Ao debater sobre a fama estrondosa que filmes de super-herói trazem às suas estrelas, uma crítica é claramente posta em cima do gênero e de filmes feitos para a massa. A incisividade está no realce em cima das limitações impostas às carreiras dos atores, que têm seu potencial cortado por projetos que não buscam nada além de lucro. Tal posicionamento é amplificado por uma personagem, uma crítica de cinema que abomina a onda de filmes de herói, mas que vai longe demais em sua guerra contra os heróis. No decorrer da história, o escopo crítico chega a ser ampliado até mesmo para a crítica especializada, fechando o ciclo esplendidamente ao mostrar o valor de tais blockbusters apesar de tudo. Curiosamente, o ator que estrela esse conflito entre fama e auto realização é justamente a figura que começou tudo: Michael Keaton foi o primeiro ator a interpretar Batman nas telonas em 1989, filme que pode ser considerado o pai dos filmes de super-herói.

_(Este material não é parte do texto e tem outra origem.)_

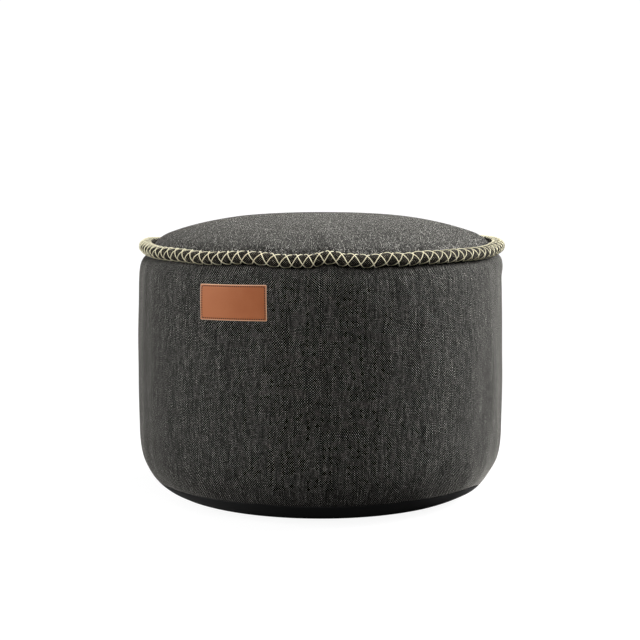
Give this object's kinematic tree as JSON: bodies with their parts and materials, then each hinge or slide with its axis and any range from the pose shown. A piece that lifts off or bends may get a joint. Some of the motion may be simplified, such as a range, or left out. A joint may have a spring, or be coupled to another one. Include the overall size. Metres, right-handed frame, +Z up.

O que transforma esta curiosidade em coincidência genial é justamente a atuação de Michael Keaton ser tão fenomenal. Keaton entrega aqui uma das melhores performances do ano inteiro, e sem dúvida nenhuma a melhor de toda a sua carreira. Assim como a peça serve para Riggan como prova de que sabe fazer mais que vestir uma fantasia apertada; “Birdman” serve como um marco na carreira de Keaton ao ser seu melhor papel de todos, algo digno o bastante para enterrar os Batmans de vez. Provavelmente seus papéis mais populares são até hoje foram os dois filmes que realizou com o diretor Tim Burton, “Batman” e “Batman Returns”. Sem dúvida a fama de tais filmes o acompanhou durante todos esses anos, papéis estes que o fizeram famoso mas não exploraram seu potencial como ator. Felizmente, seu desempenho aqui é tão excelente que o capuz e a capa podem finalmente ser deixados de lado em prol deste grande filme.
Infelizmente, “Birdman” teve oportunidades demais de encerrar sua história grandiosamente e se estabelecer como obra-prima. No fim das contas, estas oportunidades são todas ignoradas e finalmente trocadas por um final no mínimo duvidoso. Sendo relativamente aberto, é difícil classificar o mesmo como ruim logo de cara. O problema está no fato de que grande parte das possibilidades de final, oferecidas pela deixa de Iñarritu, são claramente inferiores às oportunidades ignoradas. Mesmo a melhor delas se mostra claramente decepcionante quando comparada aos caminhos desconsiderados e até mesmo ao resto do longa-metragem. A falta de um encerramento adequado é onde esta obra finalmente erra, prevenindo que a mesma atinja patamares mais altos de qualidade.